Owners should understand that property managers generally cannot “just remove” a tenant or impose penalties without following the lease and proper process. Likewise, tenants should understand that some complaints require verification before action can be taken.
6. Close the Loop and Monitor Repeat Issues
A complaint is not fully handled just because someone replied to an email. The manager should confirm that the appropriate action was taken and, where possible, follow up.
For example:
- After a plumbing repair, confirm the leak stopped.
- After a noise warning, monitor whether additional complaints come in.
- After a pest report, schedule treatment and provide preparation instructions.
- After a parking issue, clarify assigned spaces or towing policies if applicable.
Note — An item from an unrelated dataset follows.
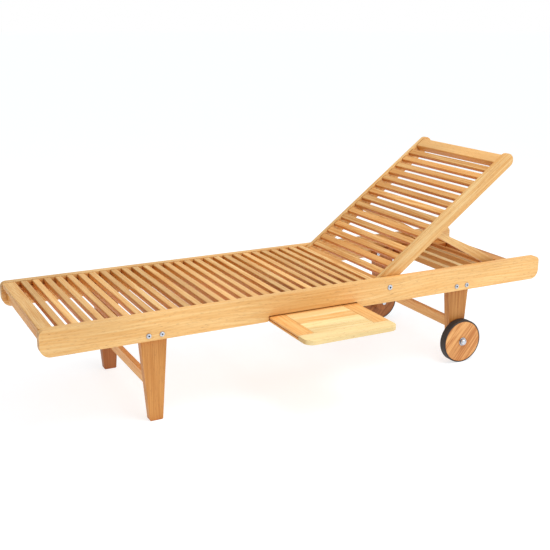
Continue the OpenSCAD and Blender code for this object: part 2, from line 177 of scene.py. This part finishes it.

Repeat complaints may indicate a deeper problem: unclear rules, a difficult resident situation, deferred maintenance, inadequate security measures, or poor communication. Tracking patterns helps owners make better decisions about property operations.
Common Mistakes to Avoid
- Relying only on verbal complaints: Without written details, timelines and responsibilities become harder to prove or manage.
- Ignoring “minor” issues too long: Small maintenance or neighbor problems can become expensive or disruptive if left unresolved.
- Responding emotionally: Angry replies, blame, or informal threats can escalate conflict and damage trust.
- Treating similar complaints inconsistently: Uneven enforcement can create resident frustration and potential fair housing concerns.
Key Takeaways
- Managed rental complaints should be documented, reviewed, prioritized, and handled through a consistent process.
- Urgent health, safety, and property damage issues should be separated from routine complaints and addressed faster.
- Professional managers gather facts before making decisions, especially in neighbor disputes or alleged lease violations.
- Clear communication helps residents understand what is happening without promising outcomes too early.
- Owners benefit from a complaint process that protects the property, supports tenant retention, and creates reliable records.